Theee bottles appear to be safe because they do not impart any taste or odor to the water. Lexan polycarbonate is also used to make compact discs and DVDs, bulletproof windows, mobile phones, and computers.
The water delivery company sent my reader a notice saying that their Lexan polycarbonate bottles are perfectly safe to use. They suggested their customers visit a website that was designed to portray this plastic in a positive light.
But, actually, a toxic chemical is lurking in these bottles that does end up in the water you drink. Lexan used to be used to make baby bottles, but these are no longer sold. Hmmmmm…
STAY AWAY FROM BPA
In 1998, Dr. Patricia Hunt of Case Western University in Ohio discovered that one of the components of Lexan polycarbonate resin–bisphenol-A (BPA)–can leach into water from water bottles. BPA is a potent hormone disruptor. It can impair the reproductive organs and have adverse effects on breast tissue and prostate development.
Who do we believe? The water delivery company or Dr. Hunt?
I’m inclined to go with Dr. Hunt. I went to a website maintained by the authors of Our Stolen Future: How We Are Threatening Our Fertility, Intelligence and Survival, who are continuously searching the scientific literature for information on endochrine disruptors. The Our Stolen Future (https://petinstead.com/ourstolenfuture.org/NewScience/oncompounds/bisphenola/bpauses.htm#recentimportant page on bisphenol-a) gives a whole page of links to scientific studies that show that BPA damages the endocrine system in a variety of ways.

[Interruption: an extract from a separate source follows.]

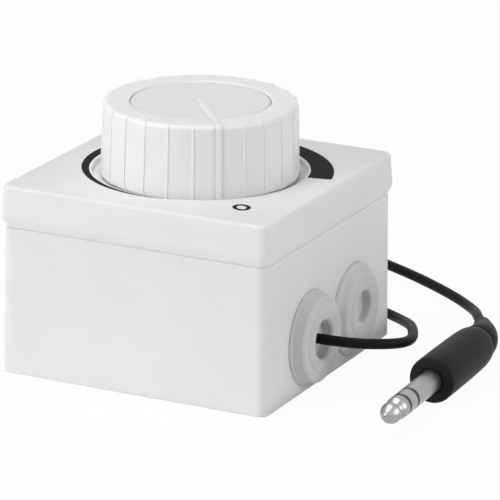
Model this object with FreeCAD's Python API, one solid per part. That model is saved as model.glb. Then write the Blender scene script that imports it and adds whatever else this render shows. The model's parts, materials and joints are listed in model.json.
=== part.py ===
import FreeCAD, Part
import math
import os

from FreeCAD import Placement, Rotation, Vector

# Fan speed controller, surface mounted, with a rotary knob and a jack lead.
# Millimetres. The back of the box lies on Z = 0 and +Z points away from the wall.
# +Y is up the wall as mounted, and the cables enter through the -Y side.

# Surface box
BOX_WIDTH = 80.0            # outside width where the cover sits
BOX_BASE_WIDTH = 81.0       # outside width at the wall, wider by the mould draft
BOX_HEIGHT = 41.7
BOX_WALL = 2.4
BOX_FLOOR = 2.6
BOX_CORNER = 2.6            # outside corner radius
BOX_INNER_CORNER = 1.4
BOX_RIM_ROUND = 0.3         # outside edge under the cover

# Fixing to the wall
WALL_SLOT_PITCH = 60.0      # between the two slots, along Y
WALL_SLOT_WIDTH = 4.6
WALL_SLOT_LENGTH = 9.0      # over the round ends
WALL_RIM_WIDTH = 1.8
WALL_RIM_HEIGHT = 0.8

# Posts that carry the insert
POST_PITCH = 60.0           # between the two posts, along X
POST_DIAMETER = 7.0
POST_DROP = 5.7             # top of the posts, below the joint with the cover
POST_RIB = 1.6
PILOT_DEPTH = 14.0

# Cover
COVER_WIDTH = 82.0          # widest, just above the joint
COVER_TOP_WIDTH = 80.8
COVER_HEIGHT = 11.8         # from the joint to the face
COVER_SEAT_WIDTH = 79.3     # width where the cover touches the box
COVER_BEVEL_HEIGHT = 2.7    # the bevel makes the joint groove with the box
COVER_CORNER = 3.0
COVER_SEAT_CORNER = 2.2
COVER_LIP_CORNER = 1.4
COVER_INNER_CORNER = 1.2
COVER_WALL = 3.7            # at the joint, in line with the inside of the lip
COVER_FACE = 2.5
COVER_EDGE_ROUND = 0.9
COVER_LIP_DEPTH = 2.0       # reaches down inside the box
COVER_LIP_WALL = 1.4
COVER_LIP_CLEARANCE = 0.25

# Round dish that the knob turns in
DISH_RADIUS = 29.8
DISH_DEPTH = 1.6
DISH_WEB = 2.3
DISH_LIP_ROUND = 0.4

# Knob
KNOB_BASE_RADIUS = 27.35     # of the plain skirt, between the grip ribs
KNOB_TOP_RADIUS = 26.75
KNOB_HEIGHT = 20.5
KNOB_DISH_GAP = 0.7         # running gap over the dish floor
KNOB_RIM_ROUND = 1.3
GRIP_RIBS = 24              # round the skirt, one of them under the pointer
GRIP_WIDTH = 0.6
GRIP_PROUD = 0.25           # out of the skirt
GRIP_RIM_PROUD = 0.1        # out of the face
GRIP_FACE_REACH = 3.0       # length of each rib on the knob's face
KNOB_WALL = 2.0
KNOB_ROOF = 2.4
KNOB_HUB_RADIUS = 6.5
KNOB_HUB_GAP = 0.7          # above the retaining ring
KNOB_RIBS = 6
KNOB_RIB_OFFSET = 30.0      # first rib from the pointer, degrees
KNOB_RIB_WIDTH = 1.3
KNOB_RIB_HEIGHT = 7.0
CAP_RADIUS = 19.3
CAP_THICKNESS = 1.2
CAP_RECESS_CLEARANCE = 0.25
CAP_CHAMFER = 0.4
CAP_SINK = 0.25             # cap face below the knob's face
CAP_RECESS_EDGE = 0.4       # chamfer round the recess
POINTER_WIDTH = 1.5
POINTER_DEPTH = 0.9
POINTER_PROUD = 0.12
POINTER_ANGLE = 217.5       # direction of the pointer at rest, degrees from +X

# Turning range
TRAVEL_START = 225.0        # pointer direction when switched off
TRAVEL_END = -75.0          # pointer direction at full speed, turning clockwise

# Shaft and threaded bush
SHAFT_DIAMETER = 6.0
SHAFT_CLEARANCE = 0.05      # radial, running fit in the bush
SHAFT_FLAT_DEPTH = 1.5
SHAFT_TIP_GAP = 0.4
BUSH_THREAD_DIAMETER = 10.0
BUSH_COLLAR_DIAMETER = 14.0
BUSH_SPIGOT_DIAMETER = 12.0
BUSH_TOP_ABOVE_NUT = 1.8
BUSH_HOLE_CLEARANCE = 0.2
BUSH_CHAMFER = 0.6
RING_THICKNESS = 0.6
RING_RADIUS = 4.6
RING_GROOVE_DEPTH = 0.6
RING_GAP = 0.15
RING_MOUTH = 2.4
CLIP_THICKNESS = 0.4
CLIP_WIDTH = 4.0

# Nut and washer on the bush
WASHER_RADIUS = 9.0
WASHER_THICKNESS = 0.7
WASHER_TEETH = 12
WASHER_NOTCH_DEPTH = 1.2
WASHER_NOTCH_WIDTH = 1.2
NUT_ACROSS_FLATS = 14.0
NUT_THICKNESS = 2.8
NUT_CHAMFER_HEIGHT = 0.5
NUT_CHAMFER_RUN = 0.85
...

BPA can leach from water bottles when exposed to heat and cleaning agents, but detectable levels of BPA can also leach into water from bottles just sitting at room temperature, according to a 2003 study conducted by the University of Missouri published in the journal Environmental Health Perspectives.
BETTER SAFE THAN SORRY
Is there is a level of BPA that may be acceptable? To answer that question we have to ask: acceptable to who? A healthy male? A woman? A child? The elderly? And how would you know how much leaching has occurred in the water? It could easily vary from day to day depending on how long the water had been in the bottle, whether or not the sun was shining on the bottle in the delivery truck, and a variety of other factors.
I’m concerned enough about the possible danger of BPA that I am no longer purchasing bottled water in plastic bottles.
Health concerns aside, plastic is also not good for the environment. Americans use about 10 million tons of plastic every year, but recycle only about two percent of it. A plastic milk jug takes about one million years to biodegrade. And, getting back to health concerns, the manufacture of plastics produces toxic wastes that return to us indirectly through polluted air, water, and soil.
But we also have to use common sense and choose the greatest benefit at any given time. If your choice was to drink spring water in the polycarbonate bottle or drink tap water or drink no water at all on a hot summer day, I would say drink the purer spring water in the polycarbonate bottle. Once in a while, a single exposure will not do much harm. But you don’t want to be using water contained in a Lexan polycarbonate resin bottle as your everyday source of water supply, or drink from these bottles all day long, every day.
There are other options.
My best recommendation is to get a good water filter that is right for your water and filter your water at home. That way there is no questionable leaching at all. Even though this may be expensive, it is one of the best investments you can make in your health and will save thousands of dollars in medical expenses in the long run.
For those of you who carry or purchase water in the small, single-serving Lexan polycarbonate bottles, you can purchase plastic-free refillable bottles in various sizes to suit your needs. They are lightweight and much more attractive than the disposable plastic bottles.
It’s a good idea, particularly in the summertime, to carry clean water with you, as your body needs water throughout the day for good health. The Mayo Clinic suggests you divide your weight in half and drink that many ounces of water every day. So if you weigh 128 pounds, that would be 64 ounces or 8 8-ounce glasses of water per day. It’s better to carry your own clean water in a safe container than drink tap water or water in a plastic bottle.